◆ EXERCISE INPUT:
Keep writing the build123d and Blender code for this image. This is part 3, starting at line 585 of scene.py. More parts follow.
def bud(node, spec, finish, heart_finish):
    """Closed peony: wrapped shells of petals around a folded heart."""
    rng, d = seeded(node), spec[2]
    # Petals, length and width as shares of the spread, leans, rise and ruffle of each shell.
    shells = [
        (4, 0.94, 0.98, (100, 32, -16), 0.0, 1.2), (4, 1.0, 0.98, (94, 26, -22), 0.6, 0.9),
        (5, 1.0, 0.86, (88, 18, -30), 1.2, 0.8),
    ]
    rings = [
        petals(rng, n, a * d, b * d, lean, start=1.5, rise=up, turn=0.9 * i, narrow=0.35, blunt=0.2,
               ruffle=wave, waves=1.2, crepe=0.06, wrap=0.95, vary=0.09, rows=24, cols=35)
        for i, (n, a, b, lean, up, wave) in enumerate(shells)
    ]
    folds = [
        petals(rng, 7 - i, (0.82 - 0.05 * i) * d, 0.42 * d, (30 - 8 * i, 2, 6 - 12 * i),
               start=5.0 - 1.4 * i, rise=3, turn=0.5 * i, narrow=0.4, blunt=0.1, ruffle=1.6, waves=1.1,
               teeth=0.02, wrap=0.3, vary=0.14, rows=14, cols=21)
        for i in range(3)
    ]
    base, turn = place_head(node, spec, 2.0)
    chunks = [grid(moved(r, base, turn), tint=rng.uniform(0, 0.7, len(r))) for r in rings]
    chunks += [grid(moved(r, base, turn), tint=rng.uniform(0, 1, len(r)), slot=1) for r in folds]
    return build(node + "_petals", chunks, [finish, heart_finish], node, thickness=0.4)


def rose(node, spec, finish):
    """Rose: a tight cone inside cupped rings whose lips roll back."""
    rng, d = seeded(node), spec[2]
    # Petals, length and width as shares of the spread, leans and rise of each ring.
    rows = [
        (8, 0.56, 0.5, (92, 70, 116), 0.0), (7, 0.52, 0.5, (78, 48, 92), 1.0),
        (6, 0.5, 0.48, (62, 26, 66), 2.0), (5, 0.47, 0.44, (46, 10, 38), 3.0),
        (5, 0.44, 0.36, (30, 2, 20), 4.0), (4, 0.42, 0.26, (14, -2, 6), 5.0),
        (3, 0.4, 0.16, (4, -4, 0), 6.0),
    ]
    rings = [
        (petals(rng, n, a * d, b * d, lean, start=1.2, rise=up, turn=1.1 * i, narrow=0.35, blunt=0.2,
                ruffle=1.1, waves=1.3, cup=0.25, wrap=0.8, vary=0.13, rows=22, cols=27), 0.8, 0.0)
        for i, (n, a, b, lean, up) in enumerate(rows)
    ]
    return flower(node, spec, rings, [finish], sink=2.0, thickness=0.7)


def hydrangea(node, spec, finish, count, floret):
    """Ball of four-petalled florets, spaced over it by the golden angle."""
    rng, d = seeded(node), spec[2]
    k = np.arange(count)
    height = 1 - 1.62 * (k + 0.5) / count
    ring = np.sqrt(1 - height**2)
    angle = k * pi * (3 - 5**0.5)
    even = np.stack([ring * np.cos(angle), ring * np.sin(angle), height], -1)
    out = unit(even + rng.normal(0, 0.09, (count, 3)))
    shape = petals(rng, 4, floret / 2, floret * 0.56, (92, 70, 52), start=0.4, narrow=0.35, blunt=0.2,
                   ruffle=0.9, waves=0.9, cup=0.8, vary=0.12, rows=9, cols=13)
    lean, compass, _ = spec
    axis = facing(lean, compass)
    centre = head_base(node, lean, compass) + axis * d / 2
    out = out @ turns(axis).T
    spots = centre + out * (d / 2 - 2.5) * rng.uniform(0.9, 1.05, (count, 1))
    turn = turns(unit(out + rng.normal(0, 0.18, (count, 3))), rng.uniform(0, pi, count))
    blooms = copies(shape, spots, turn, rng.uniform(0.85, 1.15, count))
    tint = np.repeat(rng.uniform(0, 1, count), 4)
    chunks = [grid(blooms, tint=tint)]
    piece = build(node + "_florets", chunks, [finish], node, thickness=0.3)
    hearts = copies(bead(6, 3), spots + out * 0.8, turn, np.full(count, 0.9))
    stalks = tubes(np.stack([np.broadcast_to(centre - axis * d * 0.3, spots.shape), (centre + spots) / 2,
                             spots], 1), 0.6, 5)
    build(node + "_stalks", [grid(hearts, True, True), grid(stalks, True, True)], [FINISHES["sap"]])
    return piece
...
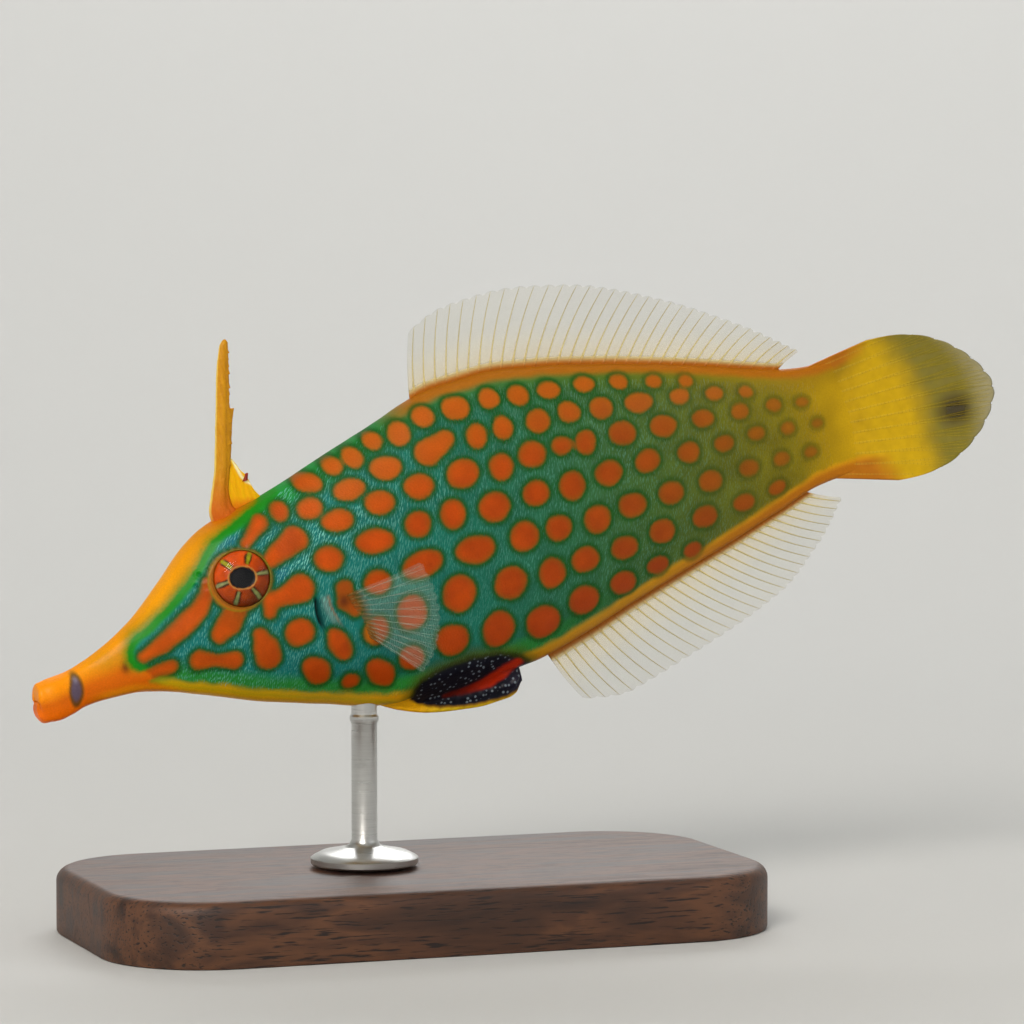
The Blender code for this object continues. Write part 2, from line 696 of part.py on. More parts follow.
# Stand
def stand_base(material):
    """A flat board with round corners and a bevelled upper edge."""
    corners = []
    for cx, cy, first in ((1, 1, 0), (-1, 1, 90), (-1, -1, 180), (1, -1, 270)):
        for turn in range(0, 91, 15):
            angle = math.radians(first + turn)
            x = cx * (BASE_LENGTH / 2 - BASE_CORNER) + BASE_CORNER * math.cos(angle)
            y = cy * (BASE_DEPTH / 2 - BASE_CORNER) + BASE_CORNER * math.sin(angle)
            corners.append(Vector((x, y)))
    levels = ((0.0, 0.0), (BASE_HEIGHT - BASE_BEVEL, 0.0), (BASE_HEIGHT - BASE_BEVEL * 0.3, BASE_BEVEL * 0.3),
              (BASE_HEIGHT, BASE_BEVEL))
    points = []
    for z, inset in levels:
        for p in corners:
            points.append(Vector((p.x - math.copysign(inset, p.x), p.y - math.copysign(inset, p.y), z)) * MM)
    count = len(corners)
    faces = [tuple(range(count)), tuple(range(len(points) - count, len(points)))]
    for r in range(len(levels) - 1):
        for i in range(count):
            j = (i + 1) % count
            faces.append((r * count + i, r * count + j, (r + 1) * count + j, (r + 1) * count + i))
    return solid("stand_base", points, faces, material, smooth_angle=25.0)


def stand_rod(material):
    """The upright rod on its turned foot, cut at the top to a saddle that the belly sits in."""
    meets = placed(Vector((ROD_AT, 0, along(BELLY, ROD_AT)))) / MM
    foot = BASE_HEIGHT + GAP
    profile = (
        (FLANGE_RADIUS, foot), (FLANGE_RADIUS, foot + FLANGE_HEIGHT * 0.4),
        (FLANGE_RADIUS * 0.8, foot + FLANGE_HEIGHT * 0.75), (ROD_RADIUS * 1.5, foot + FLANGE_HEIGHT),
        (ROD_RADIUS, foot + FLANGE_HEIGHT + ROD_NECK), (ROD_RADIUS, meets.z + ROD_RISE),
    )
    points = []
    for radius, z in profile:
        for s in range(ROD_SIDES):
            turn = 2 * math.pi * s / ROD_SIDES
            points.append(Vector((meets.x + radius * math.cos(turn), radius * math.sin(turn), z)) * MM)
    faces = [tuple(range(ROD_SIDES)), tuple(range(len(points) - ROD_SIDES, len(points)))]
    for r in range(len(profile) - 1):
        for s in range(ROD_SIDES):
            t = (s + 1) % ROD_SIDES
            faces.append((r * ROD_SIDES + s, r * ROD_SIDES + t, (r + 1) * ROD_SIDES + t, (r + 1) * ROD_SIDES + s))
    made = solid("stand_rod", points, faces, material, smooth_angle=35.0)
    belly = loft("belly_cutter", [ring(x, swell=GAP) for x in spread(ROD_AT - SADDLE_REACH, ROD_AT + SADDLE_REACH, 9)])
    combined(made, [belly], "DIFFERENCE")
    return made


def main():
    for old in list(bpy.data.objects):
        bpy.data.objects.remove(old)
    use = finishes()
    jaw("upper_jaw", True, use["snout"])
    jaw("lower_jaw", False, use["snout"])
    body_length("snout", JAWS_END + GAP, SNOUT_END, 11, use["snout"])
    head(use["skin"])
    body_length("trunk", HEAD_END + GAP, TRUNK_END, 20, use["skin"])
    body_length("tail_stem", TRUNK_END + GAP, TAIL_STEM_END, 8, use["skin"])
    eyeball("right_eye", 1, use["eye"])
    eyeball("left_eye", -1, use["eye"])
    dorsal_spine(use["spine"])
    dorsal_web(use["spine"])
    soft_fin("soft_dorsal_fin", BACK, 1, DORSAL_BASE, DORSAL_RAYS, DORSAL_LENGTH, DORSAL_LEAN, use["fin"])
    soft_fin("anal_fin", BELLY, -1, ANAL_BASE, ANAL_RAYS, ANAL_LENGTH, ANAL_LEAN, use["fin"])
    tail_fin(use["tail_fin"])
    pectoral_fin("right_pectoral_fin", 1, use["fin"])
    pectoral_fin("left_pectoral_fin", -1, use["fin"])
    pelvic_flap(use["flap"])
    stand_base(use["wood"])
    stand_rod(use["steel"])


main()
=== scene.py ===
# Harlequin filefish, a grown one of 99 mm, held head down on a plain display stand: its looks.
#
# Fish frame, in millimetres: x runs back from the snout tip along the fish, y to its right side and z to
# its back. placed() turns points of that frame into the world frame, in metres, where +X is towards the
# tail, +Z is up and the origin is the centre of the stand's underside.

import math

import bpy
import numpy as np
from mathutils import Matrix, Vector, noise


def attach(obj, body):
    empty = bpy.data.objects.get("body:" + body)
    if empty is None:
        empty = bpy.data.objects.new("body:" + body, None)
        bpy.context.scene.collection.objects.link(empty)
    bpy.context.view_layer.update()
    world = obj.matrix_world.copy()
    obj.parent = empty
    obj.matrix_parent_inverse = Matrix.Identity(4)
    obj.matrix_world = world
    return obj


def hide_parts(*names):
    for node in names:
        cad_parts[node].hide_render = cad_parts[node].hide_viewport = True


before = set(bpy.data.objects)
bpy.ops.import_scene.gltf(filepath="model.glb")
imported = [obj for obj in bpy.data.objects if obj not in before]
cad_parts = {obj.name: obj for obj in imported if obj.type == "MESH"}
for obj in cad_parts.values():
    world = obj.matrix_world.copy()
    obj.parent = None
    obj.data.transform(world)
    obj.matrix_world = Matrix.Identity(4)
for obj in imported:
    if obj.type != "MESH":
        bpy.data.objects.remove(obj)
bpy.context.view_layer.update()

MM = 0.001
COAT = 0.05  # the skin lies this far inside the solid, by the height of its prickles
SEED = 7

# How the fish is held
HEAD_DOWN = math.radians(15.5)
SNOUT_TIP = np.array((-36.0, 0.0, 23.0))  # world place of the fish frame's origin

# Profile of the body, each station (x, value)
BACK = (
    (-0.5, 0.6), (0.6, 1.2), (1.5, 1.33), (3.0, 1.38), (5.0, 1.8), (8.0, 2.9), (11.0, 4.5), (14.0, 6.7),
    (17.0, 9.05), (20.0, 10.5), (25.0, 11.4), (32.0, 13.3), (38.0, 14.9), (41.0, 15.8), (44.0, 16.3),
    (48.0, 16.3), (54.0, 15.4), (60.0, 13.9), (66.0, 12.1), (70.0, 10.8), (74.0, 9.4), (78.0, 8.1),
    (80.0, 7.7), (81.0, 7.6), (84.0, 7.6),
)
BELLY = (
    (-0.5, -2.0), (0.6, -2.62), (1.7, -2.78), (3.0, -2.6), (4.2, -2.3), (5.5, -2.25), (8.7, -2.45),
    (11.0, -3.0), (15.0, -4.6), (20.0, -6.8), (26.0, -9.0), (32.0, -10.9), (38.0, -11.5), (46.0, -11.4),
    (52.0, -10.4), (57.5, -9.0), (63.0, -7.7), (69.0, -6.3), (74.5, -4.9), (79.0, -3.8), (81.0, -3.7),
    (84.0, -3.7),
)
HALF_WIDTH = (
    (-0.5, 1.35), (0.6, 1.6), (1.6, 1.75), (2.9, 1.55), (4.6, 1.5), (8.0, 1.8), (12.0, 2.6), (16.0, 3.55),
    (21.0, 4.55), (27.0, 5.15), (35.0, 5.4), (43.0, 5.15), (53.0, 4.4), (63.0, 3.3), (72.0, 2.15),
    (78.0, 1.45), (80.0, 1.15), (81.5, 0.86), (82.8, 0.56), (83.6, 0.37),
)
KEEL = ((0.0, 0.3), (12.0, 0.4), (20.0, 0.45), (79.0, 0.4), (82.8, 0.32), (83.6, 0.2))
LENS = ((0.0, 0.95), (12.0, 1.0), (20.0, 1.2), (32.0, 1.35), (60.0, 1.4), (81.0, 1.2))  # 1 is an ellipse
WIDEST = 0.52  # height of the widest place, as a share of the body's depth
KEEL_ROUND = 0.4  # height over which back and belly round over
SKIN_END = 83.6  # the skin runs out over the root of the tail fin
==
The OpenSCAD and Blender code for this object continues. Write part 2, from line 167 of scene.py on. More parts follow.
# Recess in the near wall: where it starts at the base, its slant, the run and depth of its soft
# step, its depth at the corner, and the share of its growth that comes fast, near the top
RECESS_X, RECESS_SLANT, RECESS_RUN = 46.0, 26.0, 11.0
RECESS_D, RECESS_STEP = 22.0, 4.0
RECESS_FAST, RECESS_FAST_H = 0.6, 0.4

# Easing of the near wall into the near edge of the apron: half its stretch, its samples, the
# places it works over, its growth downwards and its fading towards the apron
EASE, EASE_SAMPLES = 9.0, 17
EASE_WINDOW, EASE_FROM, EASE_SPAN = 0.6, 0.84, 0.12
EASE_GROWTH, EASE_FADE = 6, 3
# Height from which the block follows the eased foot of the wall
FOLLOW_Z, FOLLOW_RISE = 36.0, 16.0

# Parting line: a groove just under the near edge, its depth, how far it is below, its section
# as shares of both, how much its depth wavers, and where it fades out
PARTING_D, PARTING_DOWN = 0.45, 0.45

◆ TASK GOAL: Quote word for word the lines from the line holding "return made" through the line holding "before = set(bpy.data.objects)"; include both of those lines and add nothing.

◆ SOLUTION BELOW:
    return made


def main():
    for old in list(bpy.data.objects):
        bpy.data.objects.remove(old)
    use = finishes()
    jaw("upper_jaw", True, use["snout"])
    jaw("lower_jaw", False, use["snout"])
    body_length("snout", JAWS_END + GAP, SNOUT_END, 11, use["snout"])
    head(use["skin"])
    body_length("trunk", HEAD_END + GAP, TRUNK_END, 20, use["skin"])
    body_length("tail_stem", TRUNK_END + GAP, TAIL_STEM_END, 8, use["skin"])
    eyeball("right_eye", 1, use["eye"])
    eyeball("left_eye", -1, use["eye"])
    dorsal_spine(use["spine"])
    dorsal_web(use["spine"])
    soft_fin("soft_dorsal_fin", BACK, 1, DORSAL_BASE, DORSAL_RAYS, DORSAL_LENGTH, DORSAL_LEAN, use["fin"])
    soft_fin("anal_fin", BELLY, -1, ANAL_BASE, ANAL_RAYS, ANAL_LENGTH, ANAL_LEAN, use["fin"])
    tail_fin(use["tail_fin"])
    pectoral_fin("right_pectoral_fin", 1, use["fin"])
    pectoral_fin("left_pectoral_fin", -1, use["fin"])
    pelvic_flap(use["flap"])
    stand_base(use["wood"])
    stand_rod(use["steel"])


main()
=== scene.py ===
# Harlequin filefish, a grown one of 99 mm, held head down on a plain display stand: its looks.
#
# Fish frame, in millimetres: x runs back from the snout tip along the fish, y to its right side and z to
# its back. placed() turns points of that frame into the world frame, in metres, where +X is towards the
# tail, +Z is up and the origin is the centre of the stand's underside.

import math

import bpy
import numpy as np
from mathutils import Matrix, Vector, noise


def attach(obj, body):
    empty = bpy.data.objects.get("body:" + body)
    if empty is None:
        empty = bpy.data.objects.new("body:" + body, None)
        bpy.context.scene.collection.objects.link(empty)
    bpy.context.view_layer.update()
    world = obj.matrix_world.copy()
    obj.parent = empty
    obj.matrix_parent_inverse = Matrix.Identity(4)
    obj.matrix_world = world
    return obj


def hide_parts(*names):
    for node in names:
        cad_parts[node].hide_render = cad_parts[node].hide_viewport = True


before = set(bpy.data.objects)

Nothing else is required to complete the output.